The Macalope’s explanation is as good as any. So take a friendly suggestion: if you can’t find anything more exciting to blog about than drop-shadow opacity under contextual menus (“Did Apple think they could change it from 55% to 58% without me noticing?”), take the day off and wait for Rob Enderle’s next column to appear.
(This suggestion goes double for TUAW.)
Moog, you beat me to it. I was going to suggest taking a look at the once-great TUAW, and Ms. Sadun in particular. Today we got this gem,
“Is the iPod about to become the next kleenex, jello, or bandaid as a proprietary eponym?”
Oddly enough, i just removed TUAW from my feed reader, yesterday.
Well, thank you Macalope. I zapped both the Apple Blog and TUAW from my feed reader just now.
How about we see TUAW dropped from you News/Analysis section. Not that they ever do much Analysis.
You hit the nail on the head: I hate how iTunes labels all of my music not in the “Purchased [from the iTMS]” category as “Stolen!—the RIAA will be calling soon,” or how it calls me a “Thief” when I add music from my CD collection.
It’s even more annoying that only “purchased” music will load on to my iPod. What’s up with that?

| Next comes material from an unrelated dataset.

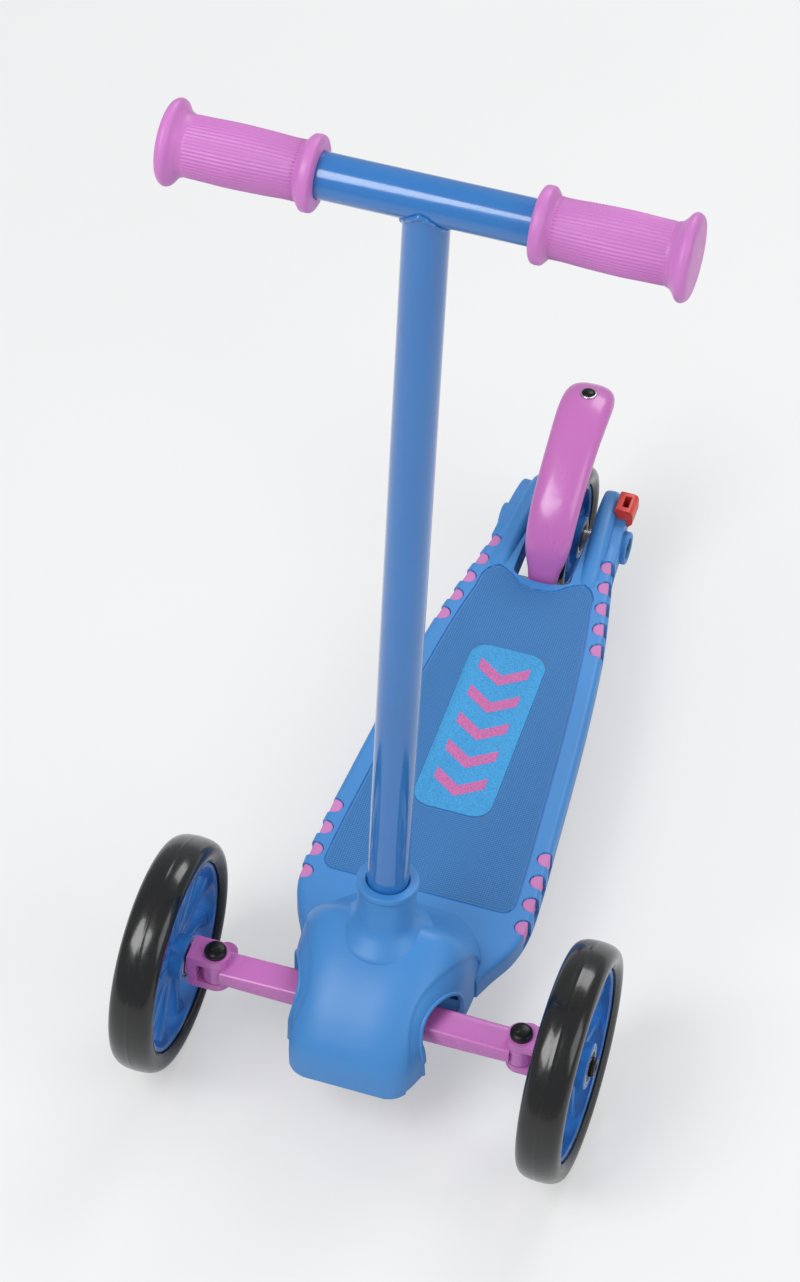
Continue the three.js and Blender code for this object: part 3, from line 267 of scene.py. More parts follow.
def cast_tyre(name):
    """Cast black polyurethane: glossy, with faint dust and fine scratches round the tread."""
    surface(name, (linear(7, 7, 8), linear(24, 23, 22)), ((35, 5, (1, 1, 1), 0.7), 0.5, 0.85),
            ((140, 5, (4, 1, 1), 0.7), 0.14, 0.34, 0.3, 0.8), ((220, 4), 0.00006),
            coat_weight=0.35, coat_roughness=0.08)


def powder_coat(name, colour, roughness):
    """Powder coat on steel tube: glossy, with a faint orange peel."""
    surface(name, tones(colour, 0.95, 1.05), ((9, 2), 0.3, 0.7),
            ((30, 3), roughness - 0.03, roughness + 0.04, 0.3, 0.7), ((420, 3), 0.00002),
            coat_weight=0.7, coat_roughness=0.05)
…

I zapped The Apple Blog from my feed reader a long time ago. Their writers try too hard to find a different slant on everything, and frankly, their authors are not great writers period. They are always whining about something. This is a good example of it,
I wonder why these guys are still using a Mac if there’s so much wrong with it (in their opinion).
The Macalope said: “Apple doesn’t think you stole the rest of your music. Only Steve Ballmer does.”
Yes. Exactly. Steve Jobs explicitly mentioned ripping CDs, which is perfectly legal. Ballmer is the one who suggests that all of our iPods are filled with illegal music.
Much of the time, it’s thought they’re from P2P instead of ripped CD’s purchased elsewhere.
And even if that’s true, wtf cares? P2P != illegal, despite whatever the RIAA tries to brainwash people. Ever heard of eg. Jamendo? It’s legal P2P and music from there makes up half of my library.